Эстер неспешно перелистывала страницы «Философических штудий». Для членов Королевского общества свободно выражать свои взгляды было столь же естественно, как дышать, в то время как Эстер приходилось предавать и изворачиваться, да еще и урывать каждую искорку света, чтобы читать. Эти же мужчины высказывали свои гипотезы и мысли так, словно те не нуждались во внешних покровах, а могли быть бесстрашно пущены в мир обнаженными. Но зависть Эстер боролась с удивлением по поводу такого безрассудства – ведь если король умрет или переметнется к иному течению христианства, за эти написанные на бумаге слова головы авторов могут посадить на пики.

Раздался негромкий шорох. Эстер поспешно закрыла книгу.

На нее, не сводя глаз, смотрел Бескос. Поглощенная чтением, Эстер не заметила, как он вошел. Вероятно, служанка Ханна при входе дала ему полотенце, которым он сейчас и вытирал затылок, волосы, где их замочил дождь, и бороду, что закрывала его шею.

Улыбались только его губы – глаза же сверкали льдом.

– Такая меланхоличная евреечка!

Бескос сел рядом с Эстер. Каркас дивана заскрипел под его весом. Она слышала запах его не успевших просохнуть волос, чувствовала исходящий от него жар, видела крупные поры на его коже.

Эстер подбросила на руке книгу, словно безделицу:

– Ваша?

Бескос взглянул на нее, и Эстер увидела в его глазах удивление.

– Записки Королевского общества? – коротко хохотнул он. – Да нет, это Томаса.

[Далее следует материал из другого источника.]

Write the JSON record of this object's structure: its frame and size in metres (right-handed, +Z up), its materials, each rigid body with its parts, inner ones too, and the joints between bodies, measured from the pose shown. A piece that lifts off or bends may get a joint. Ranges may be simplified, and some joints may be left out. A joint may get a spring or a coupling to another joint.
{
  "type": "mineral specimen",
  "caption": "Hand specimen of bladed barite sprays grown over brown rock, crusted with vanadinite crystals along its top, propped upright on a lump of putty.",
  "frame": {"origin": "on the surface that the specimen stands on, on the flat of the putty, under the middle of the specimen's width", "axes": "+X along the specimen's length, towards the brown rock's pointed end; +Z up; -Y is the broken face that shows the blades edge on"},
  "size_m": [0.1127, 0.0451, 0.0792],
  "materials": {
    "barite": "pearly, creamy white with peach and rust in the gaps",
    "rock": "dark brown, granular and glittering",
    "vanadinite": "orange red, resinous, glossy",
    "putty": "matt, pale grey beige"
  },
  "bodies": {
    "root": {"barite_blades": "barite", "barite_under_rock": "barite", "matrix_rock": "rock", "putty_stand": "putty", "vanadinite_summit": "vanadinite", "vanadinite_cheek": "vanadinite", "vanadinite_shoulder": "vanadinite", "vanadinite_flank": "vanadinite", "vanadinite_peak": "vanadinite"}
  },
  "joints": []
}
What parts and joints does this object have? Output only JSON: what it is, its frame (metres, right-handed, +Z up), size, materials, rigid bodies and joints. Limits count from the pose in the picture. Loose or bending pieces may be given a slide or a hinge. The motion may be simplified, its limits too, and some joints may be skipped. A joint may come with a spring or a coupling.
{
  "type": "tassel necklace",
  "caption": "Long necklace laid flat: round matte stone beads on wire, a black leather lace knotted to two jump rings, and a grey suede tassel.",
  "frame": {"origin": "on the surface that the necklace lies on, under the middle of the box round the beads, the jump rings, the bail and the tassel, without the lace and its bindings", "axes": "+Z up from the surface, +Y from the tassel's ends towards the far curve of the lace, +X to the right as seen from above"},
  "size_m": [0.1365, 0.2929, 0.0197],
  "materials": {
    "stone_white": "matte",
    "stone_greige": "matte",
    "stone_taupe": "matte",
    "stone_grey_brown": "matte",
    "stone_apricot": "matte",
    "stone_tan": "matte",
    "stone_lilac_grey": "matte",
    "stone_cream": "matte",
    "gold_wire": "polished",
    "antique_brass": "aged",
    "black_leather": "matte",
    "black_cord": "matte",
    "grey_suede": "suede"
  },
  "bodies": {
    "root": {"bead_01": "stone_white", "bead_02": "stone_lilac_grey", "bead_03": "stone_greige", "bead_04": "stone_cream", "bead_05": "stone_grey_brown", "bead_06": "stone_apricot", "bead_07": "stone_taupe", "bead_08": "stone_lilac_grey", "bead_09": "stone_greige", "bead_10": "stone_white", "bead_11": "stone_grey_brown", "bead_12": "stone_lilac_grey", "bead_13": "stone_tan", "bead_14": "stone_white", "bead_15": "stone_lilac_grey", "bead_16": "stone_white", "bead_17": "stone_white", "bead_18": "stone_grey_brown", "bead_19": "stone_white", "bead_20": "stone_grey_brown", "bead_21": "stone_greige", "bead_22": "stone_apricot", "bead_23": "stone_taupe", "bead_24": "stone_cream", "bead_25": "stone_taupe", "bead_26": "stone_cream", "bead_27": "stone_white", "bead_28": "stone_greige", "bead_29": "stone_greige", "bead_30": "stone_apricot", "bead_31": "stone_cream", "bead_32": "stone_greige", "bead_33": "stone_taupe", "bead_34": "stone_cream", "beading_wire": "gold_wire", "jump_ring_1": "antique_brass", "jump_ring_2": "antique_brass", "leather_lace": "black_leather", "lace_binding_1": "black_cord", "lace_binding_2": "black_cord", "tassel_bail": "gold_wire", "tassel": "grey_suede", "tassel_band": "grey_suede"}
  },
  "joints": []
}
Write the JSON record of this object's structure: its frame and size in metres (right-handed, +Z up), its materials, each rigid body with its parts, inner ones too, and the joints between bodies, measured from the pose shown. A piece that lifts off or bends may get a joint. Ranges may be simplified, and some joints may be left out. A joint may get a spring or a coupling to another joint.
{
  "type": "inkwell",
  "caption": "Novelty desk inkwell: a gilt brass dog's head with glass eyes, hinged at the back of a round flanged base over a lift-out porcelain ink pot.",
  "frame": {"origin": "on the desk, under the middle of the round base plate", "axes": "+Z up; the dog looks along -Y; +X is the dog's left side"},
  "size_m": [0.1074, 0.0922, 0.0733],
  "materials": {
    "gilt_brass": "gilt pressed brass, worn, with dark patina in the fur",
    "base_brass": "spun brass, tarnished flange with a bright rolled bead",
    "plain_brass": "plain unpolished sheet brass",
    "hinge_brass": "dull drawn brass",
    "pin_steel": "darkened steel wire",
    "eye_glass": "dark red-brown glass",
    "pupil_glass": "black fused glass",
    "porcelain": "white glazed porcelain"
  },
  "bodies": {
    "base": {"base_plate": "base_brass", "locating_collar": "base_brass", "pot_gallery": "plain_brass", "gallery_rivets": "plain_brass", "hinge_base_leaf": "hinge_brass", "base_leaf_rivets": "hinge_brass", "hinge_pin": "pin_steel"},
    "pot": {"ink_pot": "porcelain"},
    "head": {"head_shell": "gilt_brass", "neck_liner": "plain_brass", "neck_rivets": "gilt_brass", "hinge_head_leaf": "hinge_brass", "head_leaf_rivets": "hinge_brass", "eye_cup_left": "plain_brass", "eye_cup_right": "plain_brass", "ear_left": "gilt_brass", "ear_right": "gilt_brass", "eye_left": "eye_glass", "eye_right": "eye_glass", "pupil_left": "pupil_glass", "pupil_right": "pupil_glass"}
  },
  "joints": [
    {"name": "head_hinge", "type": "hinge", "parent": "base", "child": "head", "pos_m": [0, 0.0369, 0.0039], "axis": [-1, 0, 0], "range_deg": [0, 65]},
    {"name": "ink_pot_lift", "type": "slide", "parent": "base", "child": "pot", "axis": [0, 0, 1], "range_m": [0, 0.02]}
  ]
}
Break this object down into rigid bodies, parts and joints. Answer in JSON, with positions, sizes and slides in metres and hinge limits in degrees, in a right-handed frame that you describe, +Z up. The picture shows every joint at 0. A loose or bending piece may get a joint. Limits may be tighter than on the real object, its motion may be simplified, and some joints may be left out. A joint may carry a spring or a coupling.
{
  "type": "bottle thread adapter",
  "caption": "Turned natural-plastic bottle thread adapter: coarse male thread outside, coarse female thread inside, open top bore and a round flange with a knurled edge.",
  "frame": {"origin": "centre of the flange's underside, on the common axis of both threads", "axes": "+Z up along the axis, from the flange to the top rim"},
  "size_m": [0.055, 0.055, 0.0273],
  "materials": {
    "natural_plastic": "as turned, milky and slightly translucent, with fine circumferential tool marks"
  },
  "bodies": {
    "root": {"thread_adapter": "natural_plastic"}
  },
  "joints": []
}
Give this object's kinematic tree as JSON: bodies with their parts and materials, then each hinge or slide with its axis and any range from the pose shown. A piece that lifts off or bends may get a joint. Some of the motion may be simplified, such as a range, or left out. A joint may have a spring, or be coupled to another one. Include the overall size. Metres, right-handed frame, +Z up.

Эстер и в голову не могло прийти, что Томас читает такие книги. Неужели она совершила глупость, подписывая его именем письма, думая, что ее адресаты не знают о нем?

– Да Томас скорее оклеит этими страницами стены в сортире, чем прочтет хотя бы строчку, – продолжал Бескос. – Но его отец, такой же дурак, только на свой лад, все время присылает ему подобные книги в надежде, что Томас бросит театр и восстановит доброе имя семьи. Не сомневаюсь, что Томас принес сюда книгу, чтобы отдать ее мне и избавиться от нее.

На его лице промелькнула лукавая искорка, но тут же сменилась нетерпеливым выражением.

Сегодня Бескос был не похож на себя. Он словно ждал чего-то, как ждет аптекарь остановки чашек весов.

Внезапно уголки его рта искривились в неприязненной гримасе.

– Знаете, ваше молчание быстро надоедает. Вы не можете занять гостя интересным разговором. Неужели вы не хотите оскорбить какую-нибудь даму – из театра или придворную – под видом комплимента? Или же у вас есть в запасе история о некоем кулинарном приключении, чтобы меня ею угостить?

– Я неважно говорю на изысканном языке кокеток, если вы это имеете в виду, – ровным голосом ответила Эстер.

– И все же вы считаете, что владеете таким языком? – насмешливо спросил Бескос, указывая на книгу. – Зачем же женщине читать то, чего она не понимает?

Снаружи почти одновременно мелькнули две вспышки. Эстер приготовилась к раскату грома.